**PROBLEM DETAILS**
Output all lines exactly.

──────── DATA SHOWN ────────

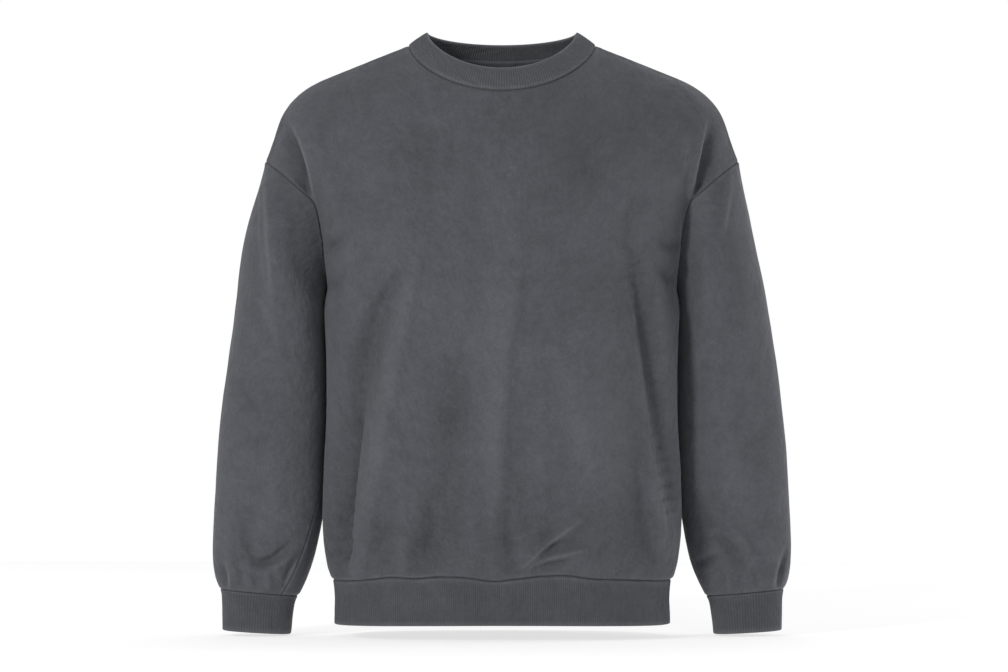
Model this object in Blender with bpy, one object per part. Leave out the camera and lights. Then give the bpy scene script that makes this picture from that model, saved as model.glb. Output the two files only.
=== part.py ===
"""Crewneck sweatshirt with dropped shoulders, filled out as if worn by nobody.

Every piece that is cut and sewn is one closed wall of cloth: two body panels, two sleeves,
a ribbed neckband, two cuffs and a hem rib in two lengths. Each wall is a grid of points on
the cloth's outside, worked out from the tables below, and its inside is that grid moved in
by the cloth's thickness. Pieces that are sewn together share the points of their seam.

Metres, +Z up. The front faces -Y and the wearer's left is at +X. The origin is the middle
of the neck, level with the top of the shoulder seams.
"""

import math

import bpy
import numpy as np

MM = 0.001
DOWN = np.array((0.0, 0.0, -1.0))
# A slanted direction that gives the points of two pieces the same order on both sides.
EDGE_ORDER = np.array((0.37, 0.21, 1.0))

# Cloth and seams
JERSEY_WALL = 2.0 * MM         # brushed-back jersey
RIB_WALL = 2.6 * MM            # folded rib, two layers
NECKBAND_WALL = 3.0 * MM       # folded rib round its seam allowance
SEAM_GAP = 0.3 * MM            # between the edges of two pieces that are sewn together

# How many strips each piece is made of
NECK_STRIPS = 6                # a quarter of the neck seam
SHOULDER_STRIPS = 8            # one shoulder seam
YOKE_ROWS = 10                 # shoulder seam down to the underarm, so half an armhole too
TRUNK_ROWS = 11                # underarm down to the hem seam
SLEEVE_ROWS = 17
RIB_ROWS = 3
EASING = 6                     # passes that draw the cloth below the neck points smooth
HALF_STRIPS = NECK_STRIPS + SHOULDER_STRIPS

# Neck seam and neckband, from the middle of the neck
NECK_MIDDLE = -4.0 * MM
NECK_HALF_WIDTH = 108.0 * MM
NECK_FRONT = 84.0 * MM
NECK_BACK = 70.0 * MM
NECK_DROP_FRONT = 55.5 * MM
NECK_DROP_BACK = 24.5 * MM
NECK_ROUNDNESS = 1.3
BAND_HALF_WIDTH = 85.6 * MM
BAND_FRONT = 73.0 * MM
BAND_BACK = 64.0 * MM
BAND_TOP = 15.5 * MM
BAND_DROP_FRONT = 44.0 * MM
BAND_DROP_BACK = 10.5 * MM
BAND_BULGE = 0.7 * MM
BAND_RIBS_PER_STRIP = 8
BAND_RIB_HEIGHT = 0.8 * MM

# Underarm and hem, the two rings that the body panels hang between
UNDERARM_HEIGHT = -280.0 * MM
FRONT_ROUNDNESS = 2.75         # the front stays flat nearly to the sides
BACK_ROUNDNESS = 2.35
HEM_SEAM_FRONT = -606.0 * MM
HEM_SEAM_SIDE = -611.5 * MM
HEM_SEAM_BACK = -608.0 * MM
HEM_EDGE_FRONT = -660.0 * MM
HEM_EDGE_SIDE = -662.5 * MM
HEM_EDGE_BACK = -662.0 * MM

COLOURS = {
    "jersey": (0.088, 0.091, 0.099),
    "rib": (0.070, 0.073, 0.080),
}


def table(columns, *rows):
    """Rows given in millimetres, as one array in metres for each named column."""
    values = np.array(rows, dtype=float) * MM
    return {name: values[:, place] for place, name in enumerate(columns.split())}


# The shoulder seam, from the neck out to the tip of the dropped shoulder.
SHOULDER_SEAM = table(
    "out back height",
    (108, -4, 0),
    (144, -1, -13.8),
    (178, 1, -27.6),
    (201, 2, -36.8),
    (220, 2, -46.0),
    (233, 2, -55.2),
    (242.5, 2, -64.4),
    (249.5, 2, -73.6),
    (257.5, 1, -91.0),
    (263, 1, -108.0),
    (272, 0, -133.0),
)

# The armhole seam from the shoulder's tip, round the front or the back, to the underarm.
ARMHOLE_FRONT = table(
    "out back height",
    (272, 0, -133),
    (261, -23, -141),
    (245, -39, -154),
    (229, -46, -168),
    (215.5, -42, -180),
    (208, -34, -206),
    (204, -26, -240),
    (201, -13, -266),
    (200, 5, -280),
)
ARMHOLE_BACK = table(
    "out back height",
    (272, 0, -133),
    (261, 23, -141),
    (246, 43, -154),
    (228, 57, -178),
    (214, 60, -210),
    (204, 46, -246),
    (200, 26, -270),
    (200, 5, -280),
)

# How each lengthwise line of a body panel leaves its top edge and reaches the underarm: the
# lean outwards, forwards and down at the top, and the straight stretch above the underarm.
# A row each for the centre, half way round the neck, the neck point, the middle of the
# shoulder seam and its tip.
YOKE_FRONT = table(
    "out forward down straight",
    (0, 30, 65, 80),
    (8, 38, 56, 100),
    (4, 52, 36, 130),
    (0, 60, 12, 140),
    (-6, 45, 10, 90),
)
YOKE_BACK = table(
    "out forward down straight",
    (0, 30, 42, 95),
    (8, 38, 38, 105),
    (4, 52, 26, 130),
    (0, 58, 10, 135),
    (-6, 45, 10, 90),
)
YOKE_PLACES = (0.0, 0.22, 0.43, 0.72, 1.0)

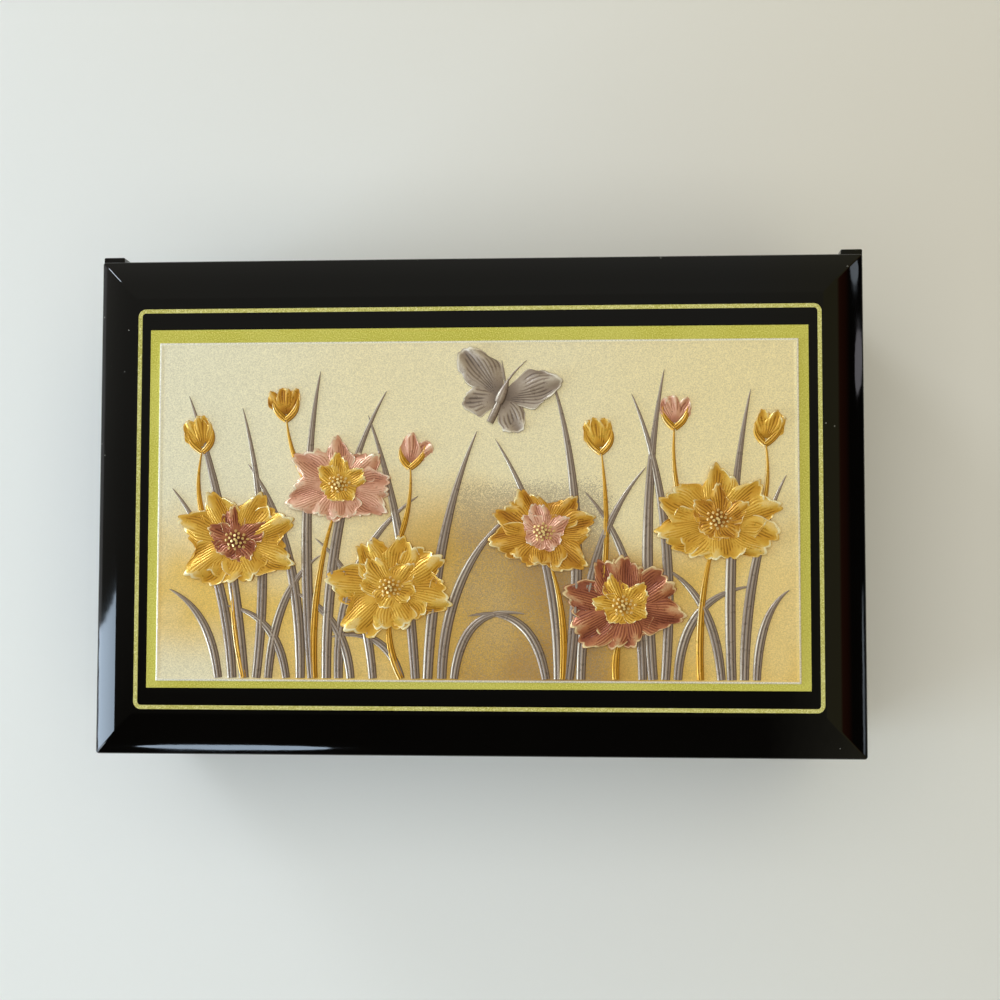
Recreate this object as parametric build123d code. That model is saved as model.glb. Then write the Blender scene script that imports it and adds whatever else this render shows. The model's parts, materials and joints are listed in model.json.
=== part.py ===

────────

**SOLUTION TO THE PROBLEM**
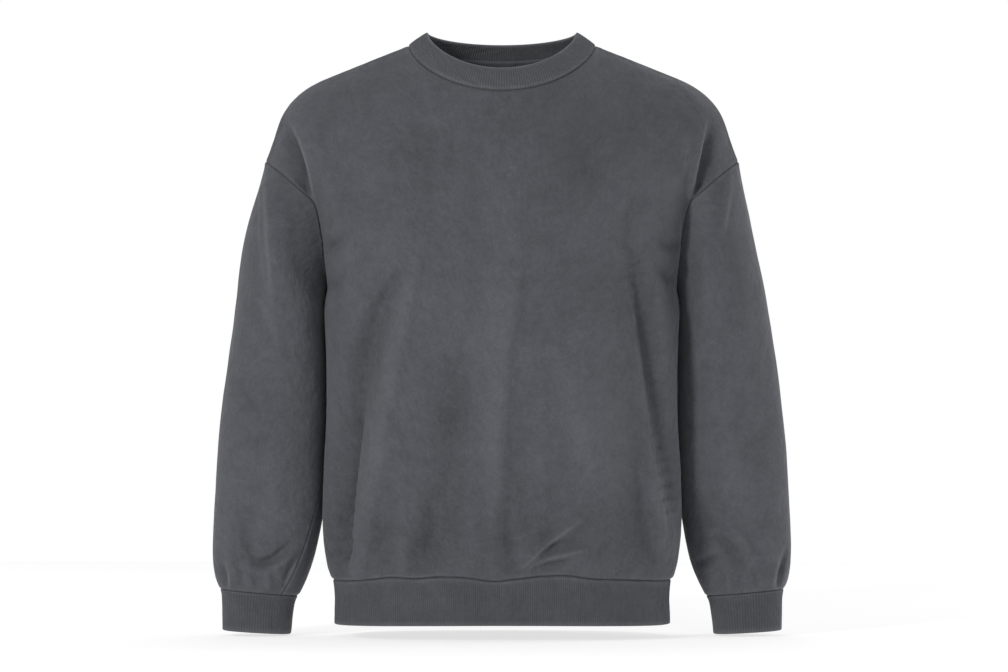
Model this object in Blender with bpy, one object per part. Leave out the camera and lights. Then give the bpy scene script that makes this picture from that model, saved as model.glb. Output the two files only.
=== part.py ===
"""Crewneck sweatshirt with dropped shoulders, filled out as if worn by nobody.

Every piece that is cut and sewn is one closed wall of cloth: two body panels, two sleeves,
a ribbed neckband, two cuffs and a hem rib in two lengths. Each wall is a grid of points on
the cloth's outside, worked out from the tables below, and its inside is that grid moved in
by the cloth's thickness. Pieces that are sewn together share the points of their seam.

Metres, +Z up. The front faces -Y and the wearer's left is at +X. The origin is the middle
of the neck, level with the top of the shoulder seams.
"""

import math

import bpy
import numpy as np

MM = 0.001
DOWN = np.array((0.0, 0.0, -1.0))
# A slanted direction that gives the points of two pieces the same order on both sides.
EDGE_ORDER = np.array((0.37, 0.21, 1.0))

# Cloth and seams
JERSEY_WALL = 2.0 * MM         # brushed-back jersey
RIB_WALL = 2.6 * MM            # folded rib, two layers
NECKBAND_WALL = 3.0 * MM       # folded rib round its seam allowance
SEAM_GAP = 0.3 * MM            # between the edges of two pieces that are sewn together

# How many strips each piece is made of
NECK_STRIPS = 6                # a quarter of the neck seam
SHOULDER_STRIPS = 8            # one shoulder seam
YOKE_ROWS = 10                 # shoulder seam down to the underarm, so half an armhole too
TRUNK_ROWS = 11                # underarm down to the hem seam
SLEEVE_ROWS = 17
RIB_ROWS = 3
EASING = 6                     # passes that draw the cloth below the neck points smooth
HALF_STRIPS = NECK_STRIPS + SHOULDER_STRIPS

# Neck seam and neckband, from the middle of the neck
NECK_MIDDLE = -4.0 * MM
NECK_HALF_WIDTH = 108.0 * MM
NECK_FRONT = 84.0 * MM
NECK_BACK = 70.0 * MM
NECK_DROP_FRONT = 55.5 * MM
NECK_DROP_BACK = 24.5 * MM
NECK_ROUNDNESS = 1.3
BAND_HALF_WIDTH = 85.6 * MM
BAND_FRONT = 73.0 * MM
BAND_BACK = 64.0 * MM
BAND_TOP = 15.5 * MM
BAND_DROP_FRONT = 44.0 * MM
BAND_DROP_BACK = 10.5 * MM
BAND_BULGE = 0.7 * MM
BAND_RIBS_PER_STRIP = 8
BAND_RIB_HEIGHT = 0.8 * MM

# Underarm and hem, the two rings that the body panels hang between
UNDERARM_HEIGHT = -280.0 * MM
FRONT_ROUNDNESS = 2.75         # the front stays flat nearly to the sides
BACK_ROUNDNESS = 2.35
HEM_SEAM_FRONT = -606.0 * MM
HEM_SEAM_SIDE = -611.5 * MM
HEM_SEAM_BACK = -608.0 * MM
HEM_EDGE_FRONT = -660.0 * MM
HEM_EDGE_SIDE = -662.5 * MM
HEM_EDGE_BACK = -662.0 * MM

COLOURS = {
    "jersey": (0.088, 0.091, 0.099),
    "rib": (0.070, 0.073, 0.080),
}


def table(columns, *rows):
    """Rows given in millimetres, as one array in metres for each named column."""
    values = np.array(rows, dtype=float) * MM
    return {name: values[:, place] for place, name in enumerate(columns.split())}


# The shoulder seam, from the neck out to the tip of the dropped shoulder.
SHOULDER_SEAM = table(
    "out back height",
    (108, -4, 0),
    (144, -1, -13.8),
    (178, 1, -27.6),
    (201, 2, -36.8),
    (220, 2, -46.0),
    (233, 2, -55.2),
    (242.5, 2, -64.4),
    (249.5, 2, -73.6),
    (257.5, 1, -91.0),
    (263, 1, -108.0),
    (272, 0, -133.0),
)

# The armhole seam from the shoulder's tip, round the front or the back, to the underarm.
ARMHOLE_FRONT = table(
    "out back height",
    (272, 0, -133),
    (261, -23, -141),
    (245, -39, -154),
    (229, -46, -168),
    (215.5, -42, -180),
    (208, -34, -206),
    (204, -26, -240),
    (201, -13, -266),
    (200, 5, -280),
)
ARMHOLE_BACK = table(
    "out back height",
    (272, 0, -133),
    (261, 23, -141),
    (246, 43, -154),
    (228, 57, -178),
    (214, 60, -210),
    (204, 46, -246),
    (200, 26, -270),
    (200, 5, -280),
)

# How each lengthwise line of a body panel leaves its top edge and reaches the underarm: the
# lean outwards, forwards and down at the top, and the straight stretch above the underarm.
# A row each for the centre, half way round the neck, the neck point, the middle of the
# shoulder seam and its tip.
YOKE_FRONT = table(
    "out forward down straight",
    (0, 30, 65, 80),
    (8, 38, 56, 100),
    (4, 52, 36, 130),
    (0, 60, 12, 140),
    (-6, 45, 10, 90),
)
YOKE_BACK = table(
    "out forward down straight",
    (0, 30, 42, 95),
    (8, 38, 38, 105),
    (4, 52, 26, 130),
    (0, 58, 10, 135),
    (-6, 45, 10, 90),
)
YOKE_PLACES = (0.0, 0.22, 0.43, 0.72, 1.0)

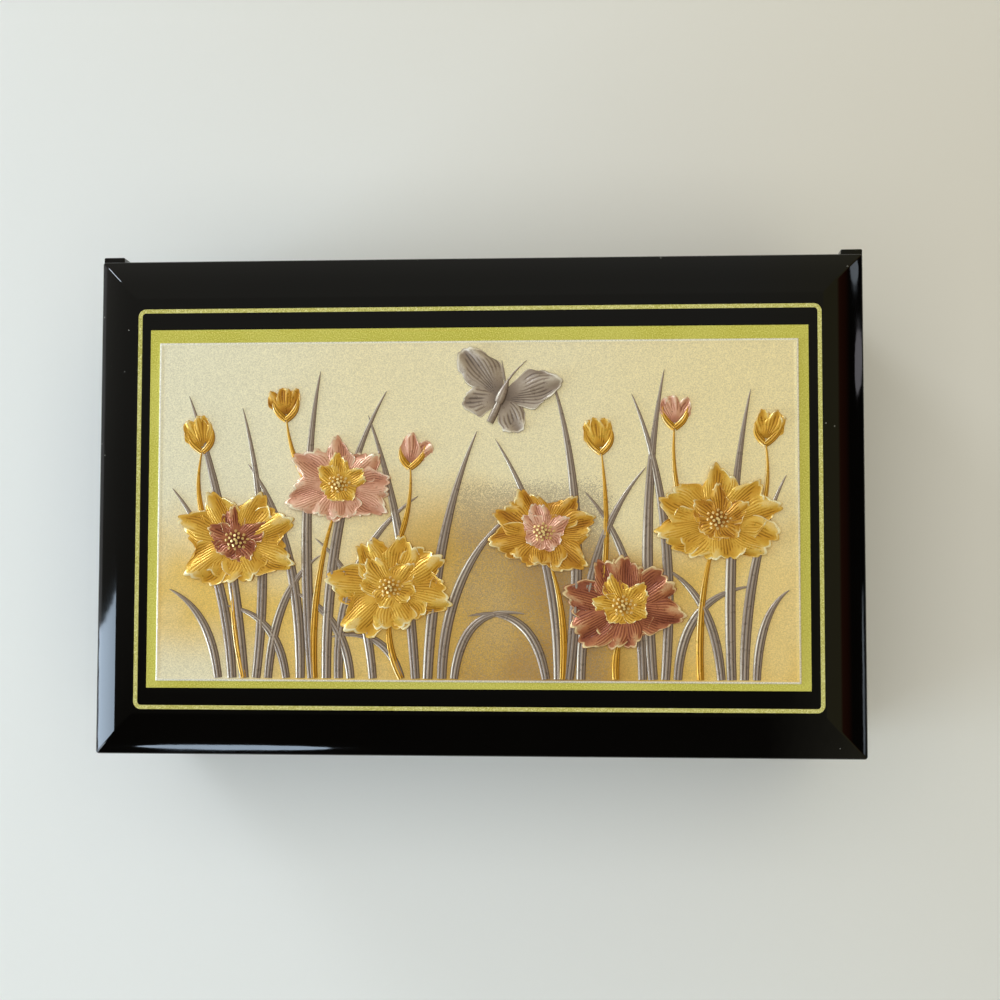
Recreate this object as parametric build123d code. That model is saved as model.glb. Then write the Blender scene script that imports it and adds whatever else this render shows. The model's parts, materials and joints are listed in model.json.
=== part.py ===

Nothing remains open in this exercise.